You're probably familiar with CVS Health's (CVS -0.22%) ubiquitous chain of retail locations. However, a much bigger part of the healthcare conglomerate's operation is managing healthcare benefits for rapidly aging Americans. Over the past year the number of Medicare Advantage plans managed by CVS Health's Aetna subsidiary grew 7%, and the company has predicted a 12% gain in 2023.

An unstoppable demographic trend makes this a great stock to buy and hold over the long term. The number of Americans age 65 and older climbed to 55.7 million in 2020, and this figure is expected to reach 80.8 million by 2040.

Collecting monthly premiums for millions of Americans is a lucrative business when you can pay your own people to provide their healthcare benefits. CVS Health has raised its dividend payout by 21% in two years, and there's plenty of room for further increases. The company met its dividend commitment using less than one-fifth of the free cash flow its operations generated over the past year.

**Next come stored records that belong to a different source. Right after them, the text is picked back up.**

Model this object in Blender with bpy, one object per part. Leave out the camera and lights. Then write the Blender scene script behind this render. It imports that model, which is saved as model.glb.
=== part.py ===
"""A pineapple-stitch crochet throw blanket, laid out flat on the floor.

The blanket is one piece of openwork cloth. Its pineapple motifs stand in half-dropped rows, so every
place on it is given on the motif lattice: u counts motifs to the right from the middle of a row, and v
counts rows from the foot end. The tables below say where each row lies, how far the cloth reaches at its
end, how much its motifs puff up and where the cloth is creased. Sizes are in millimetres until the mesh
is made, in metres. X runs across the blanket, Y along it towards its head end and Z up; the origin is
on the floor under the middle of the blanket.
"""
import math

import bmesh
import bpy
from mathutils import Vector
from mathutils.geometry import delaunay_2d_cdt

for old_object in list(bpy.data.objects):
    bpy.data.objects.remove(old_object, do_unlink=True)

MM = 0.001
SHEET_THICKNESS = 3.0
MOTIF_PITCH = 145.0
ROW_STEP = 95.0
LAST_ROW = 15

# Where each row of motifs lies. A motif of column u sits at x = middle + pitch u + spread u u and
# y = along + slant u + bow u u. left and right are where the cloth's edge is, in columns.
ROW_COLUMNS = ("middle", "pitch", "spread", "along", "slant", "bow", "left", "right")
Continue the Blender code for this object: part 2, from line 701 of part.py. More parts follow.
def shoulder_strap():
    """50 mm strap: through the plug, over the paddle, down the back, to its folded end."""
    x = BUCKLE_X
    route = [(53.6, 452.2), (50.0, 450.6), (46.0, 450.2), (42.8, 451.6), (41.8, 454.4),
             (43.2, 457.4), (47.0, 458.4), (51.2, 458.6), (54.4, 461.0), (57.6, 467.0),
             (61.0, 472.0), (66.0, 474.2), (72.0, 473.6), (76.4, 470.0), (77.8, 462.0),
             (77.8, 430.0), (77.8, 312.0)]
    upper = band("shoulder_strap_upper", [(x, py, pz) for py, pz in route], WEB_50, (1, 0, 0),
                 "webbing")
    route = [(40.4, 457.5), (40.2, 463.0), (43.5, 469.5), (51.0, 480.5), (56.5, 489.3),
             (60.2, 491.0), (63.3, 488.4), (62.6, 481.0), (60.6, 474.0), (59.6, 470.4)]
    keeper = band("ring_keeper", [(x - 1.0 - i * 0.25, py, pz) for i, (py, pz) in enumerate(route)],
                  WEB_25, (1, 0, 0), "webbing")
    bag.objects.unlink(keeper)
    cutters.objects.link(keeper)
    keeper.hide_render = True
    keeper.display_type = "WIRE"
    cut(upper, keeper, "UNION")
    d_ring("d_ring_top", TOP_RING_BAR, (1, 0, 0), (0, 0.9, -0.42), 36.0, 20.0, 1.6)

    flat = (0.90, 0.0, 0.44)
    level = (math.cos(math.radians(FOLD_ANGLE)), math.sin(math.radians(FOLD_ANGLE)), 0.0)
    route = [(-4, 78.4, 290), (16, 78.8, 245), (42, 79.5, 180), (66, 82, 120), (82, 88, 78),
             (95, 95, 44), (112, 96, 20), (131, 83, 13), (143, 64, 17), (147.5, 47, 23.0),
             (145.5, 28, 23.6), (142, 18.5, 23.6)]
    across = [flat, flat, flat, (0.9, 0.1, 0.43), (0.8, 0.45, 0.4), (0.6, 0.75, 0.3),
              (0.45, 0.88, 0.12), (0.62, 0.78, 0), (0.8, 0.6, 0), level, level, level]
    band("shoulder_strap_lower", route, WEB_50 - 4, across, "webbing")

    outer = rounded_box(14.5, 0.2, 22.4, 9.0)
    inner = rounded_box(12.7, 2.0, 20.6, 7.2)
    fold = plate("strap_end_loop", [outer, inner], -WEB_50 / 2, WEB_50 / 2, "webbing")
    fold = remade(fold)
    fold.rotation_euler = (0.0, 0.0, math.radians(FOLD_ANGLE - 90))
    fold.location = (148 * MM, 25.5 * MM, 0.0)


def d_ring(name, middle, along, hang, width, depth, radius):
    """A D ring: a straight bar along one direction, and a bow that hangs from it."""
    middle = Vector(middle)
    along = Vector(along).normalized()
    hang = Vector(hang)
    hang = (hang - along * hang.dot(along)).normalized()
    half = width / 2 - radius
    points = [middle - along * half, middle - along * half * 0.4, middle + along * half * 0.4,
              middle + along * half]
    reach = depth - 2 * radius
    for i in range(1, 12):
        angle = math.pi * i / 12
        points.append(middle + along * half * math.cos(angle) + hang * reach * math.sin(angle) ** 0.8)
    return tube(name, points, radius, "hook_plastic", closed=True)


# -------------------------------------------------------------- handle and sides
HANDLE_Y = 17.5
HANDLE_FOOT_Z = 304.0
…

With over 9,000 pharmacies and 1,100 walk-in clinics, CVS can provide a lot of its members' benefits. And this trend will continue. The company recently acquired Signify Health, a network of over 10,000 clinicians who connect with millions of patients annually. It also bought Oak Street Health, a value-based primary care provider with 169 medical centers spread across the country.

2. AT&T: A nearly 7% yield

AT&T (T 1.02%) famously slashed its dividend payout in early 2022. It earned its place on this list thanks to a high yield up front and the likelihood of steady payout increases in the years ahead.

Last year, AT&T spun off its media empire to create Warner Bros. Discovery. Now that it doesn't have to pour capital into a risky video streaming business, investors can look forward to steady growth from its telecommunications business.

Old-fashioned phone lines are in decline, but these losses are easily replaced by strong demand for 5G and fiber internet. In fact, first-quarter revenue from AT&T Fiber rose 30.7% year over year.

There's still a lot of room for AT&T Fiber to grow. Around 10 million of the company's business customer locations are located within 1,000 feet of its existing fiber lines. At the end of the first quarter, only around 750,000 of those businesses were using fiber from AT&T.

AT&T expects at least $16 billion in free cash flow this year, but its annual dividend commitment works out to a little less than $8 billion annually. The company will use extra free cash flow to reduce its debt load for another couple of years, but after that, its dividend payout could shoot higher. Patient investors who buy the stock now and hold on for the coming decade could receive heaps of passive income.